While he is only the latest in a line of presidents and politicians who have advocated national service, Barack Obama wants to enact his own version of a “blood-tax.”


…We need to create opportunities to serve. I’ll ask more young people to serve in uniform and expand the size of our military. And I’ll increase AmeriCorps -- our network of local, state and national service programs -- from 75,000 slots to 250,000.…That service should be directed toward pressing national challenges. We need more Americans to teach and an Energy Corps to help develop renewable and efficient energy….We need to invest in grass-roots ideas, because the ‘next great innovation’ usually doesn’t come from government [Never, in fact, but from unconquered minds and the freedom to act]. So I’ll create a Social Investment Fund Network and bring together faith-based organizations and foundations to expand successful programs across the country….We need to integrate service into education. We should help schools develop service programs outside the classroom….
So, instead of being sent to coal and iron mines and the frames of skyscrapers, young Americans will be sent to assemble solar panels and windmills and hybrid plug-in cars, in addition to mentoring children of the poor and cleaning up public spaces and keeping the elderly company -- many of them lured by the carrot of college tuition, others by the prospect of wielding the stick themselves. Instead of adopting James’s bombastic “manly virtues,” Americans will be expected to become humble servants of society and believers in causes “higher than themselves,” especially the one that demands that restitution and reparations be paid to a despoiled planet. And if not enough Americans “volunteer” to serve, they can be made to. Obama’s and the Democrats’ “blood-tax” can take two forms: direct conscription, or a special tax on the recalcitrant and the non-volunteers to fund the $5.7 billion national service price tag of the bill Obama signed.

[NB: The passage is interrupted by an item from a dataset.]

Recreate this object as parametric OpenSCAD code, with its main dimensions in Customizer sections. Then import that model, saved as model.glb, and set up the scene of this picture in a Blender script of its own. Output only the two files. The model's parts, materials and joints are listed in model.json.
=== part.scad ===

This also means drafting business and industry into the “army” by, among other measures, restricting CEO pay, taxing “unpatriotic“ offshore wealth, strong-arming solvent banks into participating in inflationary and risky “recovery” programs, and regulating industries and power companies to reduce “greenhouse” emissions. William James would be impressed. A whole nation has been put on a war footing -- to commit suicide.

Commenting on why Americans fell for the pragmatists’ assurances that they offered a way to live on earth, Leonard Peikoff observed that:


…Americans…believed that they were joining a battle to advance their essential view of reality and of life. They did not know that they were being marched in the opposite direction, that the battle had been calculated for a diametrically opposite purpose, or that the enemy they were being pushed to destroy was: themselves.**
The task before the advocates of reason and individual rights is to inform Americans and our political leaders in no uncertain terms that a volte-face is needed, beginning with the repeal of the administration’s blood-tax, before the destruction is too advanced to stop.


*See Chapter 3: Hitler’s War Against Reason, and Chapter 6: Kant Versus America, in Leonard Peikoff’s The Ominous Parallels: The End of Freedom in America (Stein & Day, 1982) for a more thorough discussion of James’s contribution to the philosophical and political underpinnings of American statism.

**Op. cit. Chapter 6: Kant Versus America, pp. 137-138.